The burned hand must be carefully evaluated before motion exercises are initiated. Exposed tendons or deep dorsal burns over the fingers may result in tendon rupture and increased morbidity and deformity if not managed properly. If no tendons are exposed and the depth of the burn does not place underlying tendons at risk, AROM can be initiated immediately postinjury. In general, it is best to begin exercises with isolated joint motion and blocking to achieve differential tendon gliding. After each joint is exercised individually, composite joint motion or composite fist making can be instituted to provide stretching of all joint motion, or composite fist making can be instituted to provide stretching of all joint surfaces. Other necessary exercises include isolated extensor mechanism blocking to encourage IP extension (only if the central slip is intact), isolated MP joint motion, intrinsic stretches, web space stretches, thumb abduction and opposition, wrist flexion and extension, radial deviation, and ulnar deviation.⁹ All are important components of a complete burned hand exercise regimen.

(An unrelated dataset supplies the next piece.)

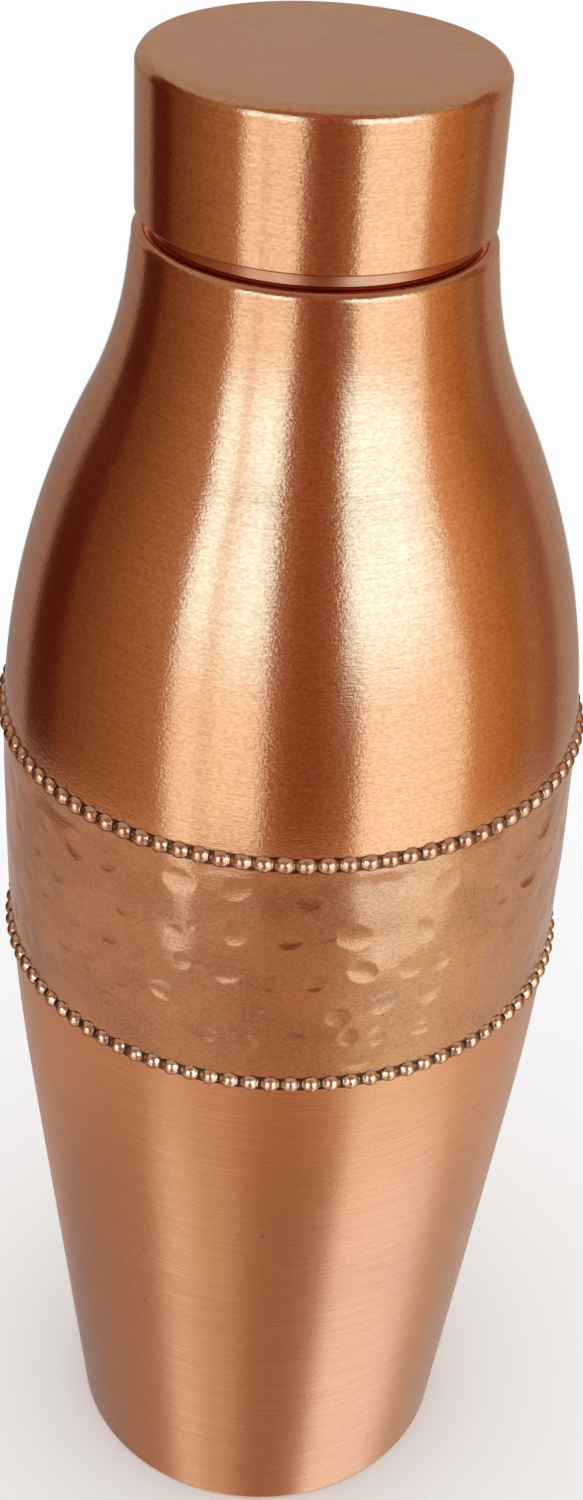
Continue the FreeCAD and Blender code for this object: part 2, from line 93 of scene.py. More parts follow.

Ideally, the burn patient should be able to cooperate with an active assisted exercise program. The amount of exercise required frequently is greater than the amount of time the therapist can spend with the patient. For this reason, provision of clear instructions to the patient, the patients’ family, and the nursing staff are of great importance. Such communication will allow the patient to perform an effective exercise program even when the therapist is unable to supervise. The patient should be instructed to exercise six to eight times daily. Exercising in warm water is beneficial and should be encouraged whenever possible. The warm water may help reduce pain and provide a soothing relaxing effect that may increase patient cooperation. The buoyancy may increase the ease of exercise. Exercising in water also allows the therapist to observe and monitor the wound. If the patient is unable to actively participate in an exercise program, then passive range of motion (PROM) exercises may be required. Such an approach may be dictated by patient disorientation or unconsciousness, or it may be used because of patient fear. In certain cases, use of a continuous passive motion device may be beneficial. PROM may be necessary as wound healing progresses and the antagonistic scar forces begin to exceed the patient’s active abilities.